WRITTEN REQUEST
Each entry below is to be duplicated verbatim.

Part of a data file

______

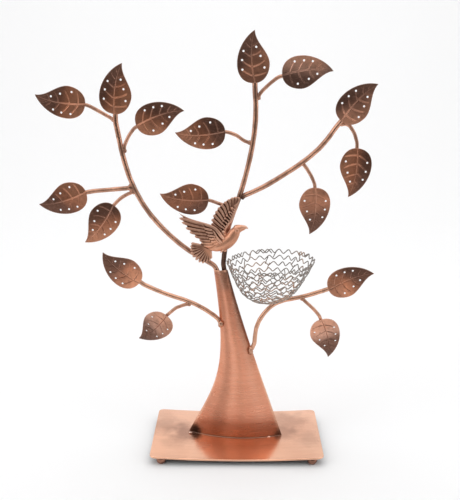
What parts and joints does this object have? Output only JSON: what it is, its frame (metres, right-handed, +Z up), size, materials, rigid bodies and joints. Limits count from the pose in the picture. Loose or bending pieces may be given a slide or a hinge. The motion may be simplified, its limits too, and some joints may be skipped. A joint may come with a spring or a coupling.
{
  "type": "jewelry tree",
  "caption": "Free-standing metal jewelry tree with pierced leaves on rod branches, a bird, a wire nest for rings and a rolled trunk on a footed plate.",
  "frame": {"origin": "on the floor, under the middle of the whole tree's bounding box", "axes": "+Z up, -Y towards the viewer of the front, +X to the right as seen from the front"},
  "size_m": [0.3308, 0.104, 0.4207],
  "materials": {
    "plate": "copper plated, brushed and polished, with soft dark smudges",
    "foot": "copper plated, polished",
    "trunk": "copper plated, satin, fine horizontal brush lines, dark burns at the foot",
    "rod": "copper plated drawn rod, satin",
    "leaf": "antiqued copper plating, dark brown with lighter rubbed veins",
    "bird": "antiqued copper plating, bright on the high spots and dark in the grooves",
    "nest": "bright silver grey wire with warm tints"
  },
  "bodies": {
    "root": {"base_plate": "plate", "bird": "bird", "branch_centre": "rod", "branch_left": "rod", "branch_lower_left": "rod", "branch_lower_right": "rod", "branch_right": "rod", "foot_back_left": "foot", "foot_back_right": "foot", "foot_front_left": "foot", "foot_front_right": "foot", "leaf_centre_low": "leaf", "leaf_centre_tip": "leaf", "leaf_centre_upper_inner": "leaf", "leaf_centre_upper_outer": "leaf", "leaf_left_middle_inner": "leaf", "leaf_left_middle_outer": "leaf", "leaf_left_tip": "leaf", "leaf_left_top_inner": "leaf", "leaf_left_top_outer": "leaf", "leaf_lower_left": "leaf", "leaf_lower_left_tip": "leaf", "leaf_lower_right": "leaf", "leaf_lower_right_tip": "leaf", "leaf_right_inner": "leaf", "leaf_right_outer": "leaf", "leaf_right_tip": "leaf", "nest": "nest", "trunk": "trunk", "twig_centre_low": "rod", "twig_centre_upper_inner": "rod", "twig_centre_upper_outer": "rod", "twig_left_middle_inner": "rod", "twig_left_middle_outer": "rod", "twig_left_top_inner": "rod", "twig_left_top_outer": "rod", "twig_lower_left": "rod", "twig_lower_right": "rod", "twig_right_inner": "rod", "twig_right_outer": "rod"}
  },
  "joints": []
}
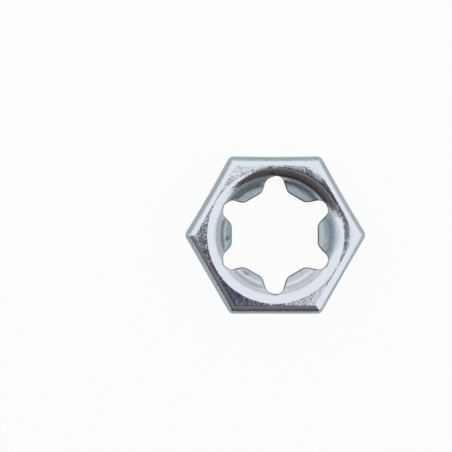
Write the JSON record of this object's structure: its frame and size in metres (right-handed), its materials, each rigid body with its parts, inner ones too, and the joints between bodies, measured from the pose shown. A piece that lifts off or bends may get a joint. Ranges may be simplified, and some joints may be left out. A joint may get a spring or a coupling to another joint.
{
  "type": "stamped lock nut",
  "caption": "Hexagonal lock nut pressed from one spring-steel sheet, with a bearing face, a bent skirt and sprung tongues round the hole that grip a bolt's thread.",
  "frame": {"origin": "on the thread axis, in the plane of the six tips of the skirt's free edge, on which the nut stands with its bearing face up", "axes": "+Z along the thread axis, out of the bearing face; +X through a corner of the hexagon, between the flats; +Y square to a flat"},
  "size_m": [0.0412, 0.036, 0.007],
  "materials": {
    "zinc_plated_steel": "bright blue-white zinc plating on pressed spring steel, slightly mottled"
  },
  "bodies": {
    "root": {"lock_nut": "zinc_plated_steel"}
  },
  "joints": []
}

______

EXPECTED ANSWER
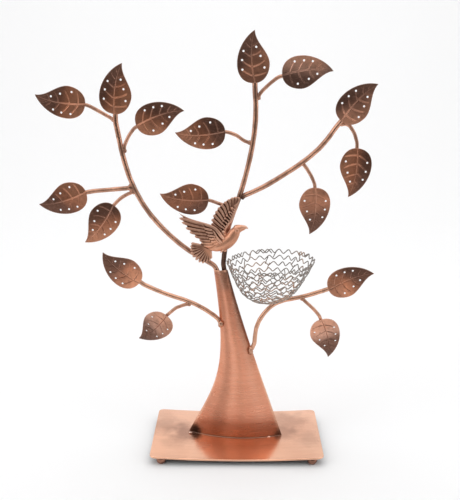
What parts and joints does this object have? Output only JSON: what it is, its frame (metres, right-handed, +Z up), size, materials, rigid bodies and joints. Limits count from the pose in the picture. Loose or bending pieces may be given a slide or a hinge. The motion may be simplified, its limits too, and some joints may be skipped. A joint may come with a spring or a coupling.
{
  "type": "jewelry tree",
  "caption": "Free-standing metal jewelry tree with pierced leaves on rod branches, a bird, a wire nest for rings and a rolled trunk on a footed plate.",
  "frame": {"origin": "on the floor, under the middle of the whole tree's bounding box", "axes": "+Z up, -Y towards the viewer of the front, +X to the right as seen from the front"},
  "size_m": [0.3308, 0.104, 0.4207],
  "materials": {
    "plate": "copper plated, brushed and polished, with soft dark smudges",
    "foot": "copper plated, polished",
    "trunk": "copper plated, satin, fine horizontal brush lines, dark burns at the foot",
    "rod": "copper plated drawn rod, satin",
    "leaf": "antiqued copper plating, dark brown with lighter rubbed veins",
    "bird": "antiqued copper plating, bright on the high spots and dark in the grooves",
    "nest": "bright silver grey wire with warm tints"
  },
  "bodies": {
    "root": {"base_plate": "plate", "bird": "bird", "branch_centre": "rod", "branch_left": "rod", "branch_lower_left": "rod", "branch_lower_right": "rod", "branch_right": "rod", "foot_back_left": "foot", "foot_back_right": "foot", "foot_front_left": "foot", "foot_front_right": "foot", "leaf_centre_low": "leaf", "leaf_centre_tip": "leaf", "leaf_centre_upper_inner": "leaf", "leaf_centre_upper_outer": "leaf", "leaf_left_middle_inner": "leaf", "leaf_left_middle_outer": "leaf", "leaf_left_tip": "leaf", "leaf_left_top_inner": "leaf", "leaf_left_top_outer": "leaf", "leaf_lower_left": "leaf", "leaf_lower_left_tip": "leaf", "leaf_lower_right": "leaf", "leaf_lower_right_tip": "leaf", "leaf_right_inner": "leaf", "leaf_right_outer": "leaf", "leaf_right_tip": "leaf", "nest": "nest", "trunk": "trunk", "twig_centre_low": "rod", "twig_centre_upper_inner": "rod", "twig_centre_upper_outer": "rod", "twig_left_middle_inner": "rod", "twig_left_middle_outer": "rod", "twig_left_top_inner": "rod", "twig_left_top_outer": "rod", "twig_lower_left": "rod", "twig_lower_right": "rod", "twig_right_inner": "rod", "twig_right_outer": "rod"}
  },
  "joints": []
}
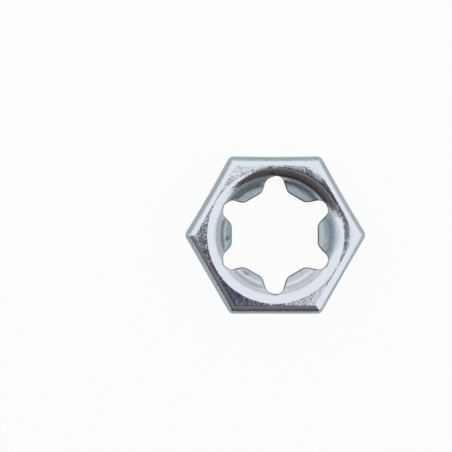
Write the JSON record of this object's structure: its frame and size in metres (right-handed), its materials, each rigid body with its parts, inner ones too, and the joints between bodies, measured from the pose shown. A piece that lifts off or bends may get a joint. Ranges may be simplified, and some joints may be left out. A joint may get a spring or a coupling to another joint.
{
  "type": "stamped lock nut",
  "caption": "Hexagonal lock nut pressed from one spring-steel sheet, with a bearing face, a bent skirt and sprung tongues round the hole that grip a bolt's thread.",
  "frame": {"origin": "on the thread axis, in the plane of the six tips of the skirt's free edge, on which the nut stands with its bearing face up", "axes": "+Z along the thread axis, out of the bearing face; +X through a corner of the hexagon, between the flats; +Y square to a flat"},
  "size_m": [0.0412, 0.036, 0.007],
  "materials": {
    "zinc_plated_steel": "bright blue-white zinc plating on pressed spring steel, slightly mottled"
  },
  "bodies": {
    "root": {"lock_nut": "zinc_plated_steel"}
  },
  "joints": []
}